Auto-enabled whenever a thinking budget is configured on a Claude model. Allows tool calls during model reasoning for more integrated problem-solving:

models:
  claude:
    provider: anthropic
    model: claude-sonnet-4-5
    provider_opts:
      interleaved_thinking: false # disable if needed

Task Budget

task_budget caps the total number of tokens the model may spend across a multi-step agentic task — combined thinking, tool calls, and final output. It is forwarded as output_config.task_budget and is ideal for letting long-running agents self-regulate effort without tightening max_tokens on every call.

docker-agent automatically attaches the required task-budgets-2026-03-13 beta header whenever this field is set.
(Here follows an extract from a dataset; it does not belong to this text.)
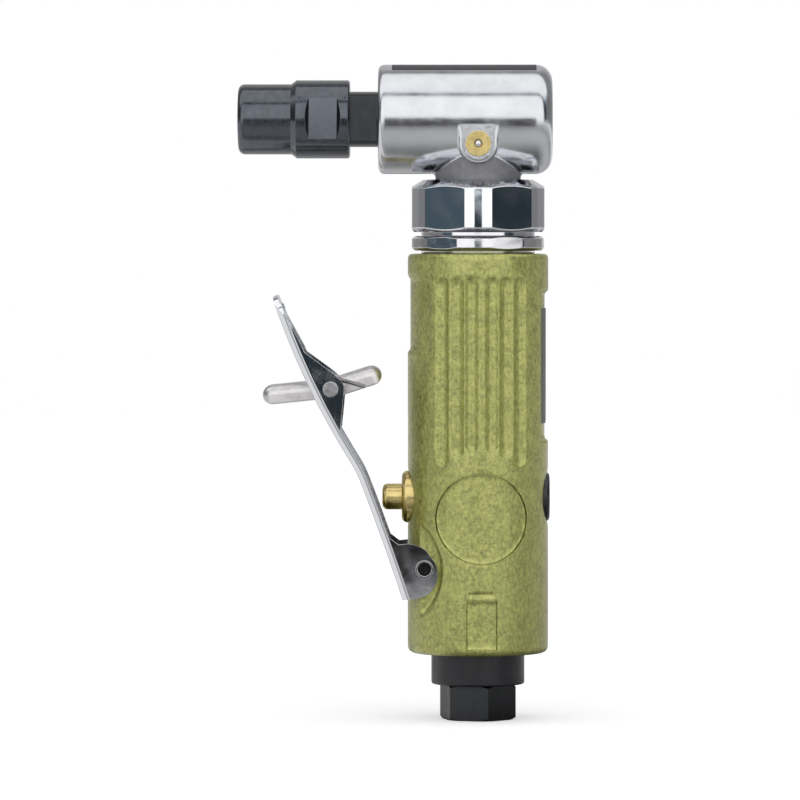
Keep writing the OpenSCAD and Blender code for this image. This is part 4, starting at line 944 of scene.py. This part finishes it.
class GRINDER_OT_turned(bpy.types.Operator):
    """Breaks the edges of the turned and milled pieces"""

    bl_idname = "grinder.turned"
    bl_label = "Turned pieces"

    def execute(self, context):
        slots = {row["node"]: row["material_slot"] for row in frame["record"]["subparts"]}
        bodies = frame["record"]["behaviour"]["bodies"]
        home = {node: body for body, nodes in bodies.items() for node in nodes}
        pieces = {
            "clamp_nut": (0.22, 3), "lock_ring": (0.45, 3), "coupling_sleeve": (0.15, 2),
            "collet_nut": (0.22, 3), "spindle": (0.18, 2), "collet": (0.12, 2),
            "inlet_bushing": (0.2, 2), "exhaust_deflector": (0.25, 3),
            "regulator_knob": (0.3, 3), "valve_stem": (0.15, 2), "valve_bushing": (0.15, 2),
            "grease_fitting": (0.12, 2), "lever_pin": (0.12, 2),
            "bearing_retainer": (0.15, 2), "head_plate": (0.08, 1), "side_plate": (0.08, 1),
            "exhaust_felt": (0.7, 4), "spindle_seal": (0.4, 4),
        }
        for node, (width, segments) in pieces.items():
            piece = blank(node, node + "_finished")
            rounded(piece, width, segments)
            smooth(piece, 35)
            settle(piece, home[node], node, slots[node])
            if node == "lever_pin":
                # Painted shade: the drilled bores and the pin's middle 12 mm take the near-black
                # finish
                piece.data.materials.append(bpy.data.materials["painted_shade_bore"])
                for face in piece.data.polygons:
                    away = face.center - HINGE
                    inside = math.hypot(away.x, away.z) < 1.68 * MM or abs(away.y) < 6 * MM
                    face.material_index = int(inside)
            if node == "collet_nut":
                piece.data.materials[0] = bpy.data.materials["oiled_oxide"]
                piece.data.materials.append(bpy.data.materials["flat_painted_reflection"])
                for face in piece.data.polygons:
                    # Large faces parallel to the spindle are the wrench flats; they take the
                    # lighter copy, a painted reflection
                    face.material_index = int(face.area > 15 * MM ** 2 and abs(face.normal.x) < 0.1)
            if node in ("inlet_bushing", "grease_fitting", "side_plate"):
                piece.data.materials[0] = frame["nodes"][node].data.materials[0]
        return {"FINISHED"}


class GRINDER_OT_studio(bpy.types.Operator):
    """Sets up the pale floor, the soft light and the camera"""

    bl_idname = "grinder.studio"
    bl_label = "Studio"

    def execute(self, context):
        scene = context.scene
        bpy.ops.object.select_all(action="DESELECT")
        bpy.ops.mesh.primitive_circle_add(
            vertices=96, radius=2.4, fill_type="NGON", location=(0, 0, -0.00005)
        )
        floor = context.object
        floor.name = "floor"
        material = bpy.data.materials.new("pale_floor")
        material.use_nodes = True
        board = Board(material.node_tree)
        seen = board.node("ShaderNodeLightPath", out="Is Camera Ray")
        place = board.place()
        across, along = [
            board.node("ShaderNodeSeparateXYZ", {}, {0: place}, out=i) for i in range(2)
        ]
        span = (across * across + along * along) ** 0.5
        aside = abs(across / along)
        left = board.between(across * -1 - abs(along) * 0.35, 0.0, 0.02)
        far = board.between(span, 0.31, 0.37)
        away = far.most(left) * board.node("ShaderNodeLightPath", out="Is Glossy Ray")
        # Painted reflection: for glossy rays the floor far off glows white, but for a dark gap
        # where the photographer stands
        gap = board.between(aside, 0.10, 0.115, 1, 0) * board.between(span, 0.48, 0.56)
        fade = board.between(span, 0.36, 1.4, 0.4, 1) * (1 - gap * 0.97)
        # To the left this painted reflection is white right up to the tool, with a darker band
        # across it
        reflected_dark_band = board.between(aside, 0.5, 0.6) * board.between(aside, 1.1, 1.3, 1, 0)
        fade = fade.most(left * (0.85 - reflected_dark_band * 0.45))
        # Painted shadow: for all but camera rays the floor is dark under the tool and pale further
        # out
        painted_shade_falloff = board.between(span, 0.0, 0.16)
        plain = board.mix(painted_shade_falloff, (0.12, 0.12, 0.12, 1), (0.68, 0.68, 0.68, 1))
        plain = board.mix(seen, plain, (0.8, 0.8, 0.8, 1))
        cloth = board.node(
            "ShaderNodeBsdfDiffuse", {}, {"Color": board.mix(away, plain, (0, 0, 0, 1))}
        )
        # The floor glows evenly for camera rays, and for glossy rays it glows as the painted
        # reflection
        glow = board.node(
            "ShaderNodeEmission", {},
            {"Color": (1, 1, 1, 1), "Strength": seen * 0.42 + away * fade},
        )
        both = board.node("ShaderNodeAddShader", {}, {0: cloth, 1: glow})
        board.node("ShaderNodeOutputMaterial", {}, {"Surface": both})
        floor.data.materials.append(material)

        world = bpy.data.worlds.new("soft_studio")
        scene.world = world
        world.use_nodes = True
        board = Board(world.node_tree)
        ray = board.node("ShaderNodeTexCoord", out="Generated")
        x, y, z = [board.node("ShaderNodeSeparateXYZ", {}, {0: ray}, out=i) for i in range(3)]
        degrees = 180 / math.pi
        bearing = abs(x.maths("ARCTAN2", x, y * -1) * degrees)
        height = z.maths("ARCSINE", z) * degrees
        tilt = z.maths("ARCTAN2", z, y * -1) * degrees
        # A soft box in front, one above, and the thin dark line between them
        front = board.between(bearing, 52, 56, 1, 0) * board.between(height, -20, -14)
        front = front * board.between(tilt, 48.5, 49.5, 1, 0)
        top = board.between(tilt, 55.5, 56.5) * board.between(tilt, 107, 114, 1, 0)
        line = board.between(tilt, 48.5, 49.5) * board.between(tilt, 55.5, 56.5, 1, 0)
        top = top * board.between(abs(x), 0.80, 0.92, 1, 0)
        back = board.between(bearing, 112, 122) * board.between(bearing, 146, 154, 1, 0)
        back = back * board.between(height, 48, 56, 1, 0)
        rear = board.between(bearing, 140, 165) * board.between(height, 50, 66, 1, 0)
        # Dark cards at both sides, the right one darker
        card = board.between(bearing, 54, 57) * board.between(bearing, 74, 80, 1, 0)
        card = card * board.between(height, 30, 40, 1, 0)
        gap = board.between(bearing, 5.6, 6.6, 1, 0) * board.between(height, -6, -5)
        gap = gap * board.between(height, 0.6, 1.4, 1, 0)
        level = 0.22 * (1 - card * (0.45 + board.between(x, -0.1, 0.1) * 0.35))
        level = level + front * 1.05 + top * 0.95 + back * 0.06 + rear * 0.35
        level = level * (1 - gap * 0.97)
        seen = board.node("ShaderNodeLightPath", out="Is Camera Ray")
        level = level * (1 - seen) + seen
        blue = (card + gap + line * 0.6).least(1) * (1 - seen)
        tint = board.mix(blue, (1, 1, 1, 1), (0.55, 0.80, 1.0, 1))
        light = board.node("ShaderNodeBackground", {}, {"Color": tint, "Strength": level})
        board.node("ShaderNodeOutputWorld", {}, {"Surface": light})

        camera = bpy.data.objects.new("camera", bpy.data.cameras.new("camera"))
        scene.collection.objects.link(camera)
        camera.data.sensor_width = 36
        camera.data.lens = 234
        camera.data.clip_start = 0.01
        camera.location = (-0.005, -1.3, 0.1174)
        aim = Vector((-0.0195, 0, 0.0798)) - camera.location
        camera.rotation_euler = aim.to_track_quat("-Z", "Y").to_euler()
        scene.camera = camera
        scene.view_settings.view_transform = "Standard"
        return {"FINISHED"}


class GRINDER_PT_panel(bpy.types.Panel):
    """The grinder's settings and steps"""

    bl_idname = "GRINDER_PT_panel"
    bl_label = "Die Grinder"
    bl_space_type = "VIEW_3D"
    bl_region_type = "UI"
    bl_category = "Die Grinder"

    def draw(self, context):
        for settings in (context.scene.grinder_shapes, context.scene.grinder_colours):
            for key in settings.__annotations__:
                self.layout.prop(settings, key)
        for step in STEPS:
            self.layout.operator(step.bl_idname)


STEPS = (
    GRINDER_OT_finishes, GRINDER_OT_handle, GRINDER_OT_head, GRINDER_OT_lever, GRINDER_OT_safety,
    GRINDER_OT_springs, GRINDER_OT_turned, GRINDER_OT_studio,
)
CLASSES = (GrinderShapes, GrinderColours, *STEPS, GRINDER_PT_panel)


def register():
    for kind in CLASSES:
        bpy.utils.register_class(kind)
    bpy.types.Scene.grinder_shapes = PointerProperty(type=GrinderShapes)
    bpy.types.Scene.grinder_colours = PointerProperty(type=GrinderColours)


def unregister():
    del bpy.types.Scene.grinder_colours
    del bpy.types.Scene.grinder_shapes
    for kind in reversed(CLASSES):
        bpy.utils.unregister_class(kind)


def main():
    register()
    bpy.ops.object.select_all(action="DESELECT")
    bpy.ops.grinder.finishes()
    bpy.ops.grinder.handle()
    bpy.ops.grinder.head()
    bpy.ops.grinder.lever()
    bpy.ops.grinder.safety()
    bpy.ops.grinder.springs()
    bpy.ops.grinder.turned()
    bpy.ops.grinder.studio()


if __name__ == "__main__":
    main()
You can configure task_budget on any Claude model — docker-agent never gates it by model name. At the time of writing, only Claude Opus 4.7 actually honors the field; other Claude models (Sonnet 4.5, Opus 4.5 / 4.6, etc.) are expected to reject requests that include it. Check the Anthropic release notes linked above for the current list of supported models.

models:
  opus:
    provider: anthropic
    model: claude-opus-4-7
    task_budget: 128000 # integer shorthand → { type: tokens, total: 128000 }
    thinking_budget: adaptive

Object form (forward-compatible with future budget types):

  opus:
    provider: anthropic
    model: claude-opus-4-7
    task_budget:
      type: tokens
      total: 128000

See the full schema on the Model Configuration page.

Server-Side Fallbacks

When the primary model refuses a request (e.g. Claude Fable 5's safety classifiers ending the turn with stop reason refusal), Anthropic can retry the request with backup models in a single round trip. Set fallbacks in provider_opts to a list of model IDs, in priority order:

models:
  fable:
    provider: anthropic
    model: claude-fable-5
    provider_opts:
      fallbacks:
        - claude-opus-4-8
        - claude-sonnet-4-6

docker-agent automatically attaches the required server-side-fallback-2026-06-01 beta header and forwards the option as fallbacks: [{"model": "..."}]. The response's model field reports which model actually served the request.

Fallback models receive the exact same request as the primary model (thinking configuration, task budget, beta features, ...), so list only models that accept the same request shape. Not available on Bedrock, Vertex AI, or the Message Batches API.

Thinking Display

Controls whether thinking blocks are returned in responses when thinking is enabled. Newer Claude models (Opus 4.7+, Fable 5) hide thinking content by default (omitted); docker-agent counters this by requesting summarized thinking whenever an adaptive/effort-based budget is used without an explicit thinking_display, so reasoning stays visible in the UI. Set thinking_display in provider_opts to override:

models:
  claude-opus-4-7:
    provider: anthropic
    model: claude-opus-4-7
    thinking_budget: adaptive
    provider_opts:
      thinking_display: omitted # "summarized", "display", or "omitted"

Valid values:

  • summarized: thinking blocks are returned with summarized thinking text (docker-agent's default for adaptive/effort-based budgets).
  • display: thinking blocks are returned for display.
  • omitted: thinking blocks are returned with an empty thinking field; the signature is still returned for multi-turn continuity. Useful to reduce time-to-first-text-token when streaming.

Note: thinking_display applies to both thinking_budget with token counts and adaptive/effort-based budgets. For token-count budgets no default is applied (the API already defaults to summarized). Full thinking tokens are billed regardless of the thinking_display value.

Note

Anthropic thinking budget values below 1024 or greater than or equal to max_tokens are ignored (a warning is logged).